The Australia Awards program aims to support Indonesia’s development through the positive contributions of Australian qualified professionals and by strengthening the relationship between Australia and Indonesia. Since 1953, more than 11,500 Indonesians have received scholarships to study at Australian tertiary institutions.
The Building Relationships through Intercultural Dialogue and Growing Engagement (BRIDGE) Project, established in 2008 by the Australia-Indonesia Institute, uses technology to build links between Australian and Indonesian teachers and students. The project has established 189 school partnerships, directly involving 780 Australian and Indonesian teachers.
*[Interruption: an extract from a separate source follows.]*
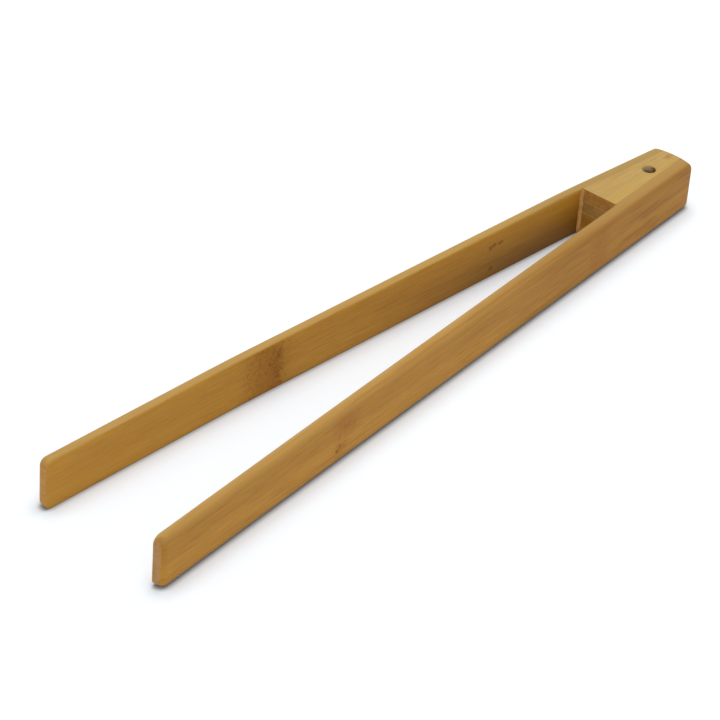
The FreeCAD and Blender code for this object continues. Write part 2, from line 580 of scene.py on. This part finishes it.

People-to-people links are an important component of the bilateral relationship with Indonesia. Through cultural, sporting and educational engagement and tourism, Australian and Indonesian people and communities enhance their mutual understanding of each other.
Links between schools, exchanges, visits and scholarships provide an important foundation for engagement. Organisations including the Australia-Indonesia Institute, the Australia-Indonesia Centre, the Australia-Indonesia Youth Association and student associations play a key role in building these links.
Programs have been affected by health risks from the COVID-19 pandemic and the significant disruptions in global travel, but will pick up again in 2022.
The Australia-Indonesia Institute, established in 1989, promotes greater mutual understanding and contact between Australians and Indonesians. Its flagship programs have included BRIDGE, the Australia-Indonesia Youth Exchange Program (AIYEP) and the Muslim Exchange Program (MEP). The Australia-Indonesia Institute also runs public grant rounds, which fund innovative programs in arts and culture, education, technology and innovation, civil society and media, and religion. The COVID-19 Special Grants Round supported 18 grants targeting online activities and other forms of engagement that build cross-cultural linkages but do not require travel.
The Indonesia-Australia Dialogue (IAD) is a second track activity that facilitates people-to-people links and discussion on a broad range of topics covering domestic, regional and global issues and opportunities for closer engagement in business, culture, education, science and technology.
The fourth IAD was held in in Sydney in April 2018 and explored new ways to deepen and expand people-to-people links. It drew together high-calibre delegations from both countries and was co-convened by the Honourable John Anderson AO and former Indonesian Ambassador to Australia Hamzah Thayeb. The next IAD will be hosted by Indonesia.